AI Weed Detection Robot
Precision Spraying with Computer Vision
Overview
A differential-drive field rover that pairs a YOLOv11 weed/crop discriminator with a row-following navigation stack. Frames from a downward-facing camera are classified on a Jetson Nano; detected weed centroids are projected into the spray-boom frame and trigger individually addressable nozzles for centimetre-accurate application. GPS waypoints define the coverage mission while a local costmap handles obstacle avoidance.
The Problem
Blanket herbicide spraying wastes chemicals, raises costs, and damages soil health — yet manual spot-spraying doesn't scale. The goal is an autonomous rover that distinguishes weeds from crops on-device and sprays only the weeds.
The Approach
A YOLOv11 model fine-tuned on field imagery runs on a Jetson Nano to separate weeds from crop rows. Detections are projected from image space into the spray-boom frame, and individually addressable nozzles fire per-target.
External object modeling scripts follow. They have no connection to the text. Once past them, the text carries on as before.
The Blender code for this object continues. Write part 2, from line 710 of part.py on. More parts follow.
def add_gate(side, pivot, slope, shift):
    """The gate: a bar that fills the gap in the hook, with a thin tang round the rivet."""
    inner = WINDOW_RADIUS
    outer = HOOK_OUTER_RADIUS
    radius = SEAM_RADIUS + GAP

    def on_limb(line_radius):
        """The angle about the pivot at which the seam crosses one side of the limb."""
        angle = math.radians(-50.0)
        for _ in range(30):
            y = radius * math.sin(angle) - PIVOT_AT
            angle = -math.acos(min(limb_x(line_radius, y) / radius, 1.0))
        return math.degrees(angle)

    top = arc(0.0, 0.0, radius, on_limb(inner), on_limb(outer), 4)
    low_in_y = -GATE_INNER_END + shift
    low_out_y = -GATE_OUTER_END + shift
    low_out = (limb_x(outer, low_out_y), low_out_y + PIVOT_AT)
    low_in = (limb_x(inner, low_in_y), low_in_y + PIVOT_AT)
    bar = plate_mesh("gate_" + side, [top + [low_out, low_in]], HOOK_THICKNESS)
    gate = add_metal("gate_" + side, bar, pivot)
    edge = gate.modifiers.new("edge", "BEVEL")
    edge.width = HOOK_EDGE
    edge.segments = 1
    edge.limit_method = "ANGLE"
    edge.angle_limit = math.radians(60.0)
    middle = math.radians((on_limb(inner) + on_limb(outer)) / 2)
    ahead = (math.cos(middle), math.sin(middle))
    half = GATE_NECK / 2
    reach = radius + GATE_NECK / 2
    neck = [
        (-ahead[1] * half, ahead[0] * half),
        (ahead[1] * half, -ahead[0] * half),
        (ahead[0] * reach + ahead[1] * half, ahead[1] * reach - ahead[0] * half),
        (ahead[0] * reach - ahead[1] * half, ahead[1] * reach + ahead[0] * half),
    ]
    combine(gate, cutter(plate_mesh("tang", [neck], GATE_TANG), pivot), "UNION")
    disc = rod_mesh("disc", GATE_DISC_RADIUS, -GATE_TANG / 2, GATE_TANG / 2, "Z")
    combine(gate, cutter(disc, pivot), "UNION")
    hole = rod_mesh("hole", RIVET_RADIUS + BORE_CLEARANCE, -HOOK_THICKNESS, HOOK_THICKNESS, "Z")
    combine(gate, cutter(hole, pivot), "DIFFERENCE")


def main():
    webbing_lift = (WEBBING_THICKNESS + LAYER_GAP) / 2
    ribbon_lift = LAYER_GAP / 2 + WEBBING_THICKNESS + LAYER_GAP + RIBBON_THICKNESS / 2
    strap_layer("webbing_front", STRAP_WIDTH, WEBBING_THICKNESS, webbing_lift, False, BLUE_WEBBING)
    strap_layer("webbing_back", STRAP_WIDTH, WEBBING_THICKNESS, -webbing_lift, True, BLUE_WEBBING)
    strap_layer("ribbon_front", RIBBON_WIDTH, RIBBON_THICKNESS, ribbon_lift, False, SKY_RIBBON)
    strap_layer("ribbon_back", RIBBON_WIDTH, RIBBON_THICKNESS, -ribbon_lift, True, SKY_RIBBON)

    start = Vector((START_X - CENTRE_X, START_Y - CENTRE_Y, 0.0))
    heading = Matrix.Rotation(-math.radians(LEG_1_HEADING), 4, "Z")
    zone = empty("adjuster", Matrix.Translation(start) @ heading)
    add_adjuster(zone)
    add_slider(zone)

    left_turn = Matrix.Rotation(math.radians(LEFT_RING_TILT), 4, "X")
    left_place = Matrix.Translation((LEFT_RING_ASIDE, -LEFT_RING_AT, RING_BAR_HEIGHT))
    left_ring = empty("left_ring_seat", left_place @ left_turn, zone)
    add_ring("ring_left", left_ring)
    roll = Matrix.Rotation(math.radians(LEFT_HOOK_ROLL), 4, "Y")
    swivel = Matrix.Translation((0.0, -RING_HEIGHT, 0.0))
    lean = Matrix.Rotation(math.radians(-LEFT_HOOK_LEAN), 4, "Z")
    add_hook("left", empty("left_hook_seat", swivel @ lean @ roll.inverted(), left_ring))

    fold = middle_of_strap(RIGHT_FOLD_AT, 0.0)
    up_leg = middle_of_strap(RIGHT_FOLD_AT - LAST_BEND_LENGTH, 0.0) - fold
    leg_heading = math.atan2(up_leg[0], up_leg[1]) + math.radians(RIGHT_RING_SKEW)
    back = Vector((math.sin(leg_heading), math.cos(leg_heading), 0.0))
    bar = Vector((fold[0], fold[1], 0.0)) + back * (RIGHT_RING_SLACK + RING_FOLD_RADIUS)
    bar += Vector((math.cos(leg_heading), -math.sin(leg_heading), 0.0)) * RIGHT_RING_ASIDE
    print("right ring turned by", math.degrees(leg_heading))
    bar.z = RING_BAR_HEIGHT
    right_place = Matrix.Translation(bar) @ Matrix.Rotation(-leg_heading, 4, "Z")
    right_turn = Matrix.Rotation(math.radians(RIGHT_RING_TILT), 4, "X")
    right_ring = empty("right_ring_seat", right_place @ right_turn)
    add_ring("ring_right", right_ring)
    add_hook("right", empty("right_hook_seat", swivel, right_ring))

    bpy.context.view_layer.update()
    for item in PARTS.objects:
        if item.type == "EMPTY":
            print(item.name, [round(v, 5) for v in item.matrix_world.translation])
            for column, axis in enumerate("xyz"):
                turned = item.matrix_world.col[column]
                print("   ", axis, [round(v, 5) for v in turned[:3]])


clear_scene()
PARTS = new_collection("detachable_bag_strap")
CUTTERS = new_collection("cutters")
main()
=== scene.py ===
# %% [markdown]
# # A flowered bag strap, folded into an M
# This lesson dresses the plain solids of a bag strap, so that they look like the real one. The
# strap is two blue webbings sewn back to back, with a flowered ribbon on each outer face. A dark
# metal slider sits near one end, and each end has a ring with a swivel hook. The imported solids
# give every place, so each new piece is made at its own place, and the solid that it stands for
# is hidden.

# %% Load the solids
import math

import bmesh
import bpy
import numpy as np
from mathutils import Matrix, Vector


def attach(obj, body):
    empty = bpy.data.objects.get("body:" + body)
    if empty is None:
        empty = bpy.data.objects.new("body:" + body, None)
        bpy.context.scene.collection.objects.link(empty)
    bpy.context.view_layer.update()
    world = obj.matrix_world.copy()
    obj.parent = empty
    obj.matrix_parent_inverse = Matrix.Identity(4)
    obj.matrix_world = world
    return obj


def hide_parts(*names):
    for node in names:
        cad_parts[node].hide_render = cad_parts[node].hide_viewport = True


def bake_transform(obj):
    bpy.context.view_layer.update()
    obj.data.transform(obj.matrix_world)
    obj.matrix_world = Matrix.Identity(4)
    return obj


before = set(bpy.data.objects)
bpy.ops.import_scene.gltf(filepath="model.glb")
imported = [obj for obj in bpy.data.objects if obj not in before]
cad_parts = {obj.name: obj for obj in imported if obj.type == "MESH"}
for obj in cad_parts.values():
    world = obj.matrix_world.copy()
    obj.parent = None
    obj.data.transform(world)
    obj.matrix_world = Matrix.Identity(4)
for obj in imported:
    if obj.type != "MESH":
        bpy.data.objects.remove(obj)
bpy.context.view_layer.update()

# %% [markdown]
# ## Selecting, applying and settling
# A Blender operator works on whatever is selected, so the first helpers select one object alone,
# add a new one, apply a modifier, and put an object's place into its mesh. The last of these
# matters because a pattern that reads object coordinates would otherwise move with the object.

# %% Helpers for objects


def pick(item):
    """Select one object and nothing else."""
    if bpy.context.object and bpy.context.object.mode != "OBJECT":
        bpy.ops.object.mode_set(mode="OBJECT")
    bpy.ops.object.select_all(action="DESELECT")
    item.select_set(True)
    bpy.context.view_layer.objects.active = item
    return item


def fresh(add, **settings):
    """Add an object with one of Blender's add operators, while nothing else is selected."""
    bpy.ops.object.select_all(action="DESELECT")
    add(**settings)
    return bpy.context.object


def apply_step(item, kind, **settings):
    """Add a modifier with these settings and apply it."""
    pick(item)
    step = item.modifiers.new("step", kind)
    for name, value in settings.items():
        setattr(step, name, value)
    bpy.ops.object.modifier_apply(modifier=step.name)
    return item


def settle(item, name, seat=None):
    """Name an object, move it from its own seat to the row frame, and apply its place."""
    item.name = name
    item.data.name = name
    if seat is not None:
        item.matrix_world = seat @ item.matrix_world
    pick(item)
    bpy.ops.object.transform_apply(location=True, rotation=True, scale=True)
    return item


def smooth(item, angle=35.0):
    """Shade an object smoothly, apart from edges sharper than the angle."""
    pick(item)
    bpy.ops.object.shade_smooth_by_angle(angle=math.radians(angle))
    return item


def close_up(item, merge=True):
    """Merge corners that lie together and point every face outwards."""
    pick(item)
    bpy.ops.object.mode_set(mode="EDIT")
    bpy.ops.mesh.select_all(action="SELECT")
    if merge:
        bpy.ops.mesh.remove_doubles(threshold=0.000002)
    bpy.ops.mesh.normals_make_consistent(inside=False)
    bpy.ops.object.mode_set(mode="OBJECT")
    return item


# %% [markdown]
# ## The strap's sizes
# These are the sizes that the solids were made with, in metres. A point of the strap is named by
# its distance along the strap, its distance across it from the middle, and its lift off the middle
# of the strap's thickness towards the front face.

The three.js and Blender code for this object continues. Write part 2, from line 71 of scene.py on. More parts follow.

ROS 2 coordinates GPS waypoint following, a LiDAR/vision costmap for obstacle avoidance, and the spray controller.
Results
Planned — to be measured during field trials: weed-detection mAP, spray-targeting accuracy, and percentage reduction in herbicide volume versus blanket spraying.
Process & Timeline
- Phase 1
Dataset & detector
Collect and label a weed/crop dataset and fine-tune YOLOv11 for on-device inference.
- Phase 2
Spray targeting
Calibrate the camera-to-boom transform and drive individually addressable nozzles from detection centroids.
- Phase 3
Navigation
ROS 2 GPS waypoint following with row detection and costmap-based obstacle avoidance.
- Phase 4
Field trials
Benchmark detection accuracy, spray precision, and chemical savings across crop types and lighting.